MTA-STS: Konkretisierung der Kritik

Gestern erreichten mich zum ersten Punkt (HTTP-Client) von Stefans Kritik zu MTA-STS folgende Frage(n):

Wo wird denn bei MTA-STS ein HTTP-Client benötigt und weshalb ist das dann ein Sicherheitsrisiko bzw. wie kann da konrekt eine Sicherheitslücke ausgenutzt werden?

Die Antwort auf diese Frage ist etwas länger. Zunächst einmal zur Frage:

Wo wird bei MTA-STS ein HTTP-Client benötigt?

Domain A möchte, dass MTA-STS von anderen E-Mail-Servern für die eigene Domain angewendet wird. Dazu genügt es einen txt-Record _txt.domainA.com der Form »v=STSv1\; id=9823774\;« anzulegen und die eigene Richtlinie als Datei mit bspw. folgendem Inhalt:

version: STSv1
mode: enforce
mx: mx1.domainA.com
max_age: 2419200

auf einem Webserver abzulegen.

Das ist allerdings nur die halbe Miete und das ist, was bisher der überwiegende Teil der Provider macht: Die MTA-STS »aktivieren«. Das bringt natürlich gar nichts, wenn keiner die Richtlinien anwendet. Was noch fehlt, ist ein HTTP-Client.

Domain A möchte jetzt auch die Richtlinien von anderen E-Mail-Servern bzw. Domains anwenden. Dazu muss für jede zu versendende E-Mail geprüft werden, ob für die angebotenen MX-Server der Zieldomain schon eine Richtlinie im Cache liegt und ob sie noch gültig ist, wenn nicht, muss geprüft werden, ob eine angeboten wird. Diese muss dann (ggf. asynchron) vom Policy-Webserver der Zieldomain »heruntergeladen« (HTTP-Client/Library), ausgewertet, gespeichert und angewendet werden.

Das bringt uns zur zweiten Frage:

Weshalb ist das dann ein Sicherheitsrisiko bzw. wie kann da konrekt eine Sicherheitslücke ausgenutzt werden?

Pauschal: Weil jede zusätzliche Software ein zusätzliches Sicherheitsrisiko mit sich bringt.

Etwas konkreter: Im einfachsten Fall kommt jemand auf die Idee und legt eine »große« Policy-Datei innerhalb seiner bösen Domain ab. Diese wird domainA herunterladen und mit dieser »großen« Datei muss der Policy-Server erst einmal umzugehen wissen.

Ja, im RFC steht, dass man Download-Zeit und Größe möglicherweise beschränken möchte, das muss der HTTP-Client allerdings auch hergeben und es zeigt, dass sich die Ersteller des RFCs dieser Problematik, die nur durch zusätzliche Maßnahmen eingeschränkt werden kann, bewusst sind. Das gefällt demjenigen vielleicht so gut, da macht er das doch glatt noch mit dutzenden anderen seiner bösen Domains…
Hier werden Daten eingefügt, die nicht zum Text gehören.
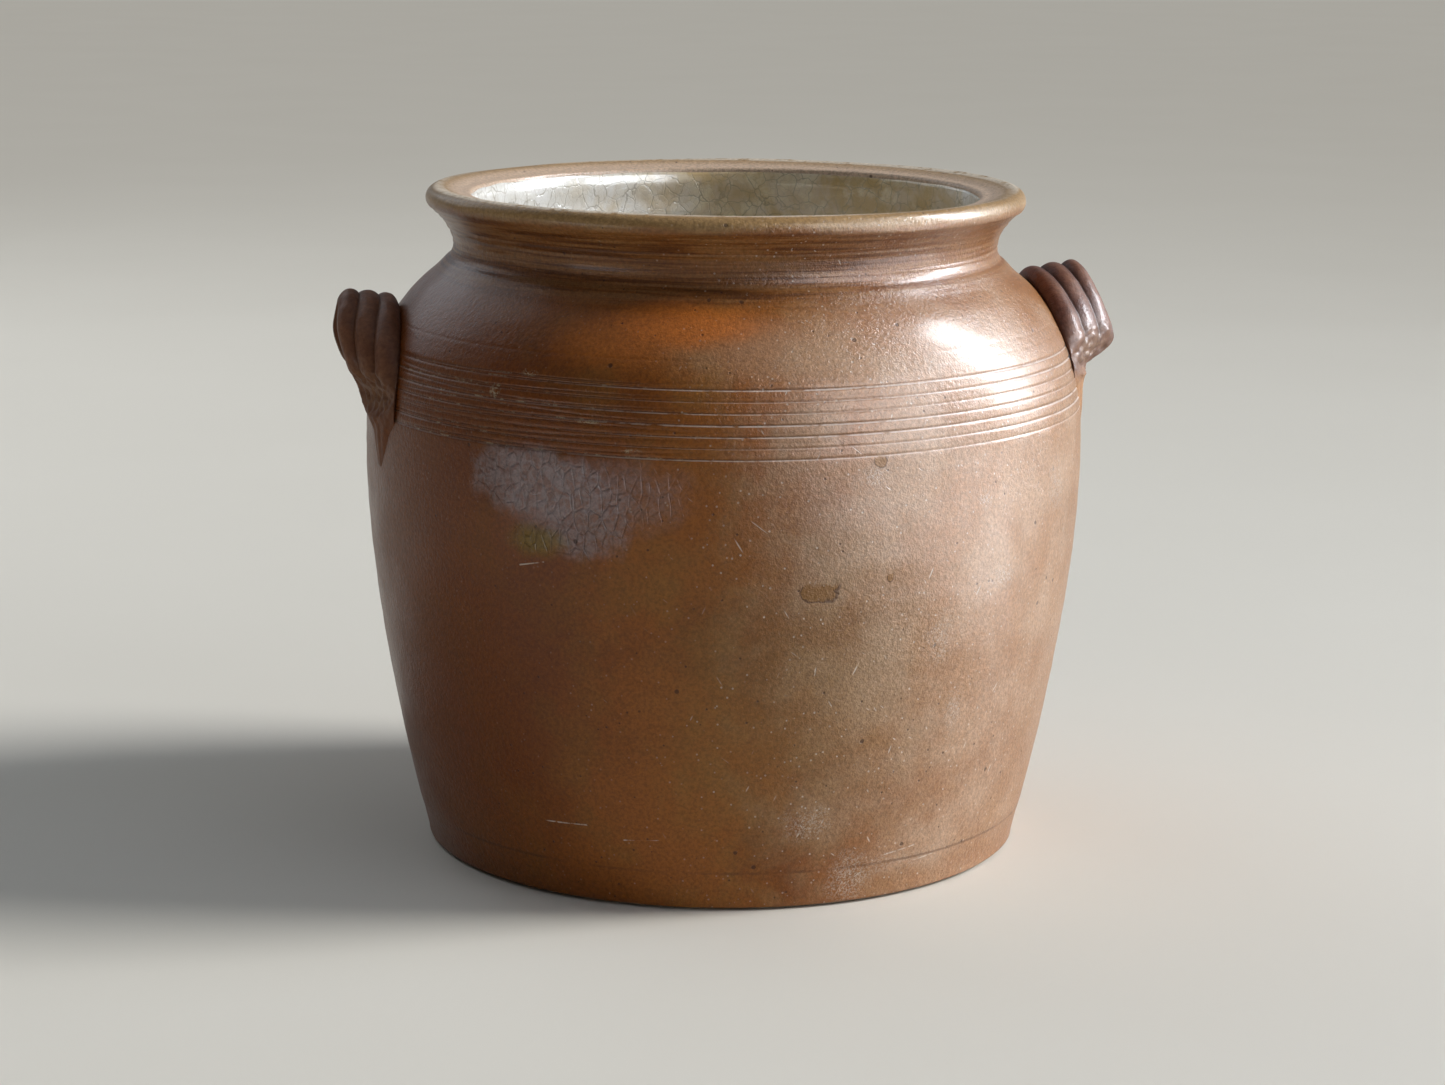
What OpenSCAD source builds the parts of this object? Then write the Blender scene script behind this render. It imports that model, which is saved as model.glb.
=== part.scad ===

Im schlimmsten Fall nutzt jemand eine Schwachstelle im HTTP-Client oder im Policy-Parser (der im einfachsten Fall eben auf dem E-Mail-Server läuft) mit einer entsprechend präparierten »Policy-Datei« aus. Dass die Firewall den (E-Mail-)Server jetzt auch per 443 nach außen lassen muss, macht es nicht besser.

Wietse Venema (postfix) bezeichnet diesen Ansatz als einen guten »Start« für einen Policy-Server. Dieser hat schon jetzt, obwohl er bei weitem nicht komplett ist, mehrere hundert Zeilen Code. Dazu kommen die benötigen Bibliotheken wie AIOHTTP (Asynchronous HTTP Client/Server) der allein schon mehren, tausend Zeilen Code hat. Das ist natürlich nicht automatisch unsicher, mehr Code macht mögliche Fehler aber wahrscheinlicher und es zeigt, wie aufwendig es ist, einen Policy-Server zu implementieren.

Fazit: MTA-STS ist, korrekt und vollständig umgesetzt, relativ komplex und erhöht nach unserer Auffassung die potenzielle Angriffsfläche auf einem E-Mail-Server.